Едва траурная процессия вышла из церкви после отпевания, как из моей сумочки
понеслась звонкая мелодия. Окружающие невольно вздрогнули, я покраснела, вынула
телефон и спросила:
– Кто?
– Конь в пальто, – ответил Федор,
начальник службы пиар «Марко». – Где шляешься, лапа? Сидеть у стола надо.
– Извини, я на похоронах.
– Надеюсь, не в роли покойной? –
хохотнул Федор, для которого нет ничего святого, кроме денег.
– Потом перезвоню.
– Когда?
– Через час.
– Не забудь.
– Хорошо.
– Знаю тебя. Дело очень важное.
– Ладно.
– Денежное. Может, сейчас побалакаем?
– Я на похоронах, – пришлось еще раз
напомнить Федору.
– Речь идет о тугриках! – не
успокаивался пиарщик.
– Уже поняла, – зашептала я, –
но сейчас неудобно.
– Че? Не слышу!
– Неудобно!
– Встань в удобном месте.
– В смысле, морально нехорошо.
– Экая ты нервная. Ладно, жду! Если через
шестьдесят минут не прорежешься, сам звякну, – пообещал Федор и
отсоединился.
Под неодобрительные взгляды присутствующих я
отключила мобильник и… и… и… сунула его в карман пиджака. Точно! Именно так и
обстояло дело. А потом стала укладывать букет и, вероятно, выронила сотовый.

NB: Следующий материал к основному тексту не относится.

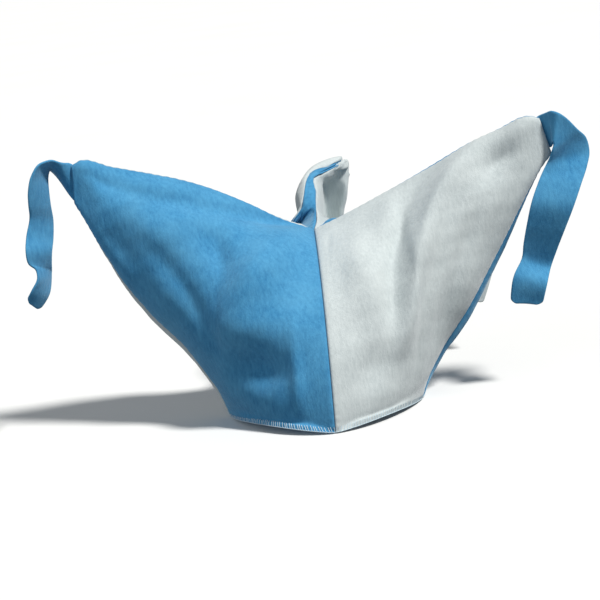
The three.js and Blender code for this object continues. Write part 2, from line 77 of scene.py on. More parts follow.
camera_data = bpy.data.cameras.new("photo_camera")
camera_data.sensor_width = 36.0
camera_data.lens = focal_pixels / picture_pixels * camera_data.sensor_width
camera_data.clip_end = 200.0
camera = bpy.data.objects.new("photo_camera", camera_data)
axes = Matrix((picture_right, picture_up, -forward)).transposed().to_4x4()
camera.matrix_world = Matrix.Translation(camera_place) @ axes
bpy.context.scene.collection.objects.link(camera)
bpy.context.scene.camera = camera
print("lens:", round(camera_data.lens, 1), "mm")

# %% [markdown]
# ## Light and floor
#
# Fleece has no gloss, so it shows its folds by light and shade alone. One sun stands high on
# the right, a little in front of the hat. A weak and very wide one fills the shadows from the
# left, and an even pale sky lifts everything. The floor throws no light back at the hat, so
# the hollows of the cloth stay as dark as they are in the photograph.

# %% Light and floor
def add_sun(name, towards, strength, disc_degrees, colour=(1.0, 1.0, 1.0)):
    data = bpy.data.lights.new(name, "SUN")
    data.energy = strength
    data.angle = math.radians(disc_degrees)
    data.color = colour
    sun = bpy.data.objects.new(name, data)
    sun.rotation_mode = "QUATERNION"
    sun.rotation_quaternion = Vector(towards).to_track_quat("-Z", "Y")
    bpy.context.scene.collection.objects.link(sun)
    return sun


add_sun("main_light", (-0.52, 0.38, -0.9), 3.8, 9.0, (1.0, 0.985, 0.96))
add_sun("fill_light", (0.8, 0.7, -0.4), 0.42, 50.0, (0.9, 0.95, 1.0))

sky = bpy.data.worlds.new("soft_sky")
sky.use_nodes = True
sky.node_tree.nodes["Background"].inputs["Color"].default_value = (0.88, 0.94, 1.0, 1.0)
sky.node_tree.nodes["Background"].inputs["Strength"].default_value = 0.26
bpy.context.scene.world = sky
bpy.context.scene.view_settings.view_transform = "Standard"


def new_object(name, mesh):
    made = bpy.data.objects.new(name, mesh)
    bpy.context.scene.collection.objects.link(made)
    return made


flat = bmesh.new()
bmesh.ops.create_grid(flat, x_segments=1, y_segments=1, size=40.0)
floor_mesh = bpy.data.meshes.new("floor")
flat.to_mesh(floor_mesh)
flat.free()
floor = new_object("floor", floor_mesh)
floor.visible_diffuse = False

# %% [markdown]
# ## The hat's own sizes
#
# Everything is measured from the middle of the brim, at floor level. The brim is an oval
# that the front draws to a blunt point. The crown is where all six panels meet.

# %% Sizes
brim_half_width = 85 * MM
brim_half_depth = 102 * MM
side_reach = 197 * MM
back_reach = 154 * MM
tip_height = 232 * MM
crown = np.array([5.5, 10.0, 149.0]) * MM
front_point = 1.12
cloth_thickness = 2.0 * MM
tip_half_thickness = 3.4 * MM


def unit(vectors):
    return vectors / np.maximum(np.linalg.norm(vectors, axis=-1, keepdims=True), 1e-12)


def brim_point(degrees):
    """Points of the brim at angles from the front, turning towards +X."""
    angle = np.radians(np.atleast_1d(np.asarray(degrees, float)))
    aside, ahead = np.sin(angle), np.cos(angle)
    power = np.where(ahead > 0, front_point, 1.0)
    x = brim_half_width * np.sign(aside) * np.abs(aside) ** power
    y = -brim_half_depth * np.sign(ahead) * np.abs(ahead) ** power
    return np.stack([x, y, np.zeros_like(x)], axis=-1)


print("brim:", 2 * brim_half_width, "x", 2 * brim_half_depth, "m")

# %% [markdown]
# ## Smooth lines through a few points
#
# A seam is a line in space. A few of its points are known, and the rest lie on a smooth
# curve through them. The same small function also blends every other number that changes
# along a horn, such as how far its cloth bulges.

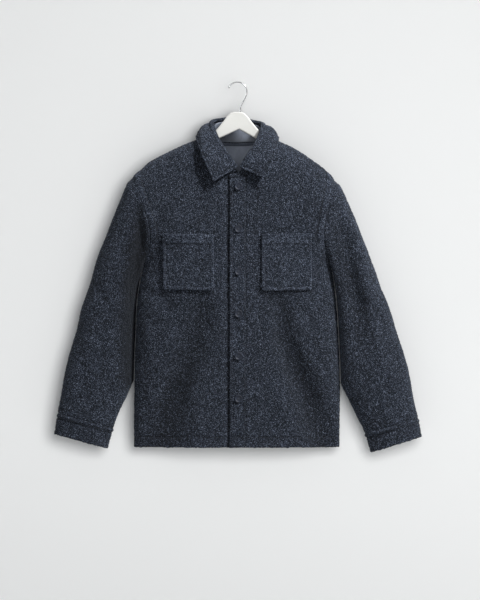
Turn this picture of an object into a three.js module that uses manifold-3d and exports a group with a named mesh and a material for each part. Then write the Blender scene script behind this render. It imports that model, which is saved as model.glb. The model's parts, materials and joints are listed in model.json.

Значит, он сейчас лежит на кладбище, звонок отключен, аппарат молчит, его,
наверное, никто не нашел…
Глава 8
Вы любите вечером, когда на землю тихо
опускаются серые сумерки, ходить в одиночестве по кладбищу? Я не принадлежу к
особам, которые обожают проводить досуг столь экстремальным образом. Но куда
деваться? Телефон следовало непременно найти.
Войдя на погост, я побежала вперед по дорожке
и сразу запуталась. Пришлось прибегнуть к помощи бомжа, который дремал около
чьей-то могилы.
– Сегодня были похороны. Не помните,
где? – спросила я.
– Эка невидаль. Тута везде зарывают, –
меланхолично ответил дядька.
– Двое сразу.
– И че?
– Где их похоронили?
– А тама!
– Где?
– Сто рублев за справку, – не
растерялся ханурик.
Пришлось вынуть кошелек.
– Направо голову поверни, –
ухмыльнулся мужик, схватив купюру, – ты рядом почти стоишь.
Я невольно послушалась и увидела невдалеке
огромный стог из экзотических цветов и вычурно дорогих венков. Внезапно мне
расхотелось искать телефон – на погосте было пусто, никого, кроме того самого
бомжа поблизости, и стояла, простите за идиотский каламбур, мертвая тишина. Я
вновь вытащила бумажник и, роясь в отделениях, спросила:
– Послушайте, если дам вам еще сто
рублей, не откажетесь подойти туда вместе со мной?